Ay, la amistad, ese animal

Con frecuencia me ha pasado considerar que alguien era amigo, amiga, para después darme cuenta que debí callar más, puesto que no había amistad, tan solo un simple encuentro en un espacio y tiempo, un apretón de manos donde las líneas no se juntan, no se enfrentan ni se adaptan, solo se rozan, así, sin importancia, como dos muslos gruesos en la rutina de caminar. Esto me ha ocurrido mientras estudiaba y en el trabajo y no me arriesgo a decir que en las clases preparto porque allí ya venía de vuelta, ¡iba a ser padre! Pero me entendéis (¿sois varios?).
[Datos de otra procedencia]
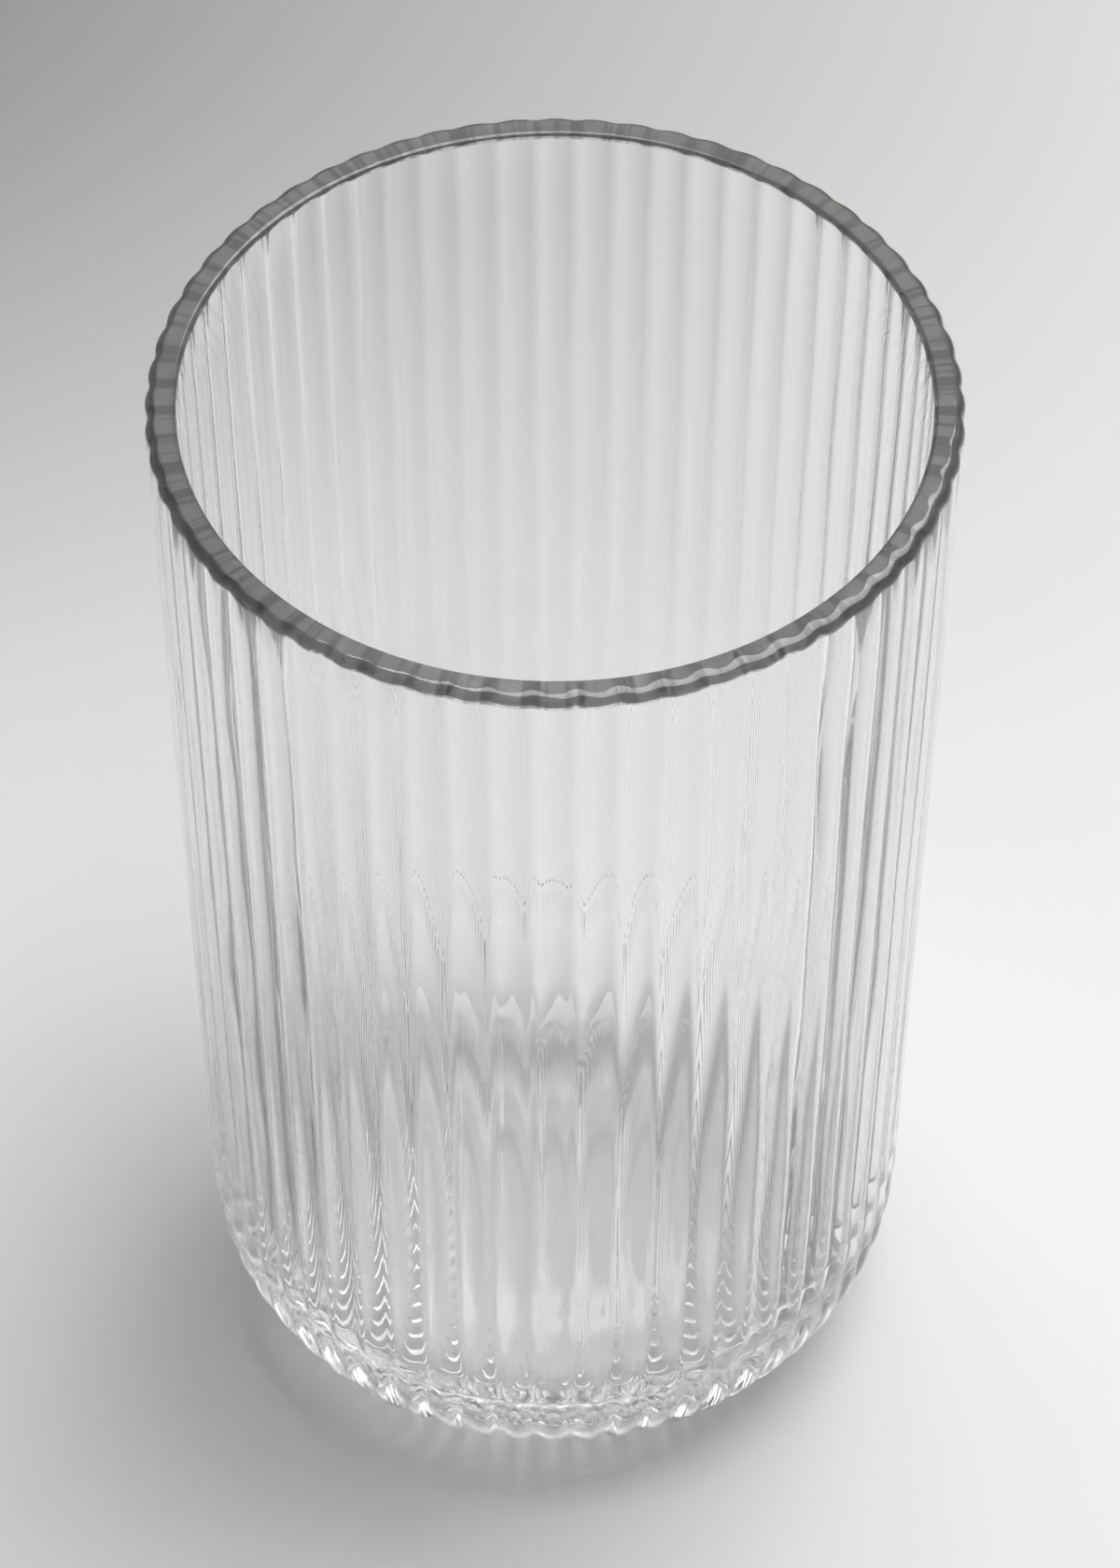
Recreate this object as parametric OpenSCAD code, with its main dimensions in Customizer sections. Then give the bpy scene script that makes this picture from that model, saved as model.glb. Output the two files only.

Ahora, a veces, recibo corazones en Facebook e Instagram que no deseo, no por desagradecido, sino porque después me tocará a mí mostrar el mío, darlo rojo y desnudo en un click, que se sepa que no soy uno de esos que da un simple pulgar cuando recibió un órgano tan importante. Que si poetas, que si amigos y amigas de la infancia, que si mi padre o cualquier desconocido que vete a saber por qué tiene interés en este que escribe, no en lo que escribo.

Peor lo paso en la faceta de editor, ya que en la mayoría de los casos termino por sucumbir a la amistad con autores y autoras, y como quien monta una protectora de animales porque no puede con el sufrimiento de esos pobres animalillos, me los llevo a mi casa, a mi cabeza, a dormir conmigo. Y yo, animal sediento de caricias, poeta sediento de caricias, solo querría una relación de desprotegido a desprotegido, tener un editor común y culpable de nuestras penas a quien poner a parir en voz baja y a gritos.

Por lo demás, bien, Luna ya ha comenzado a bailar.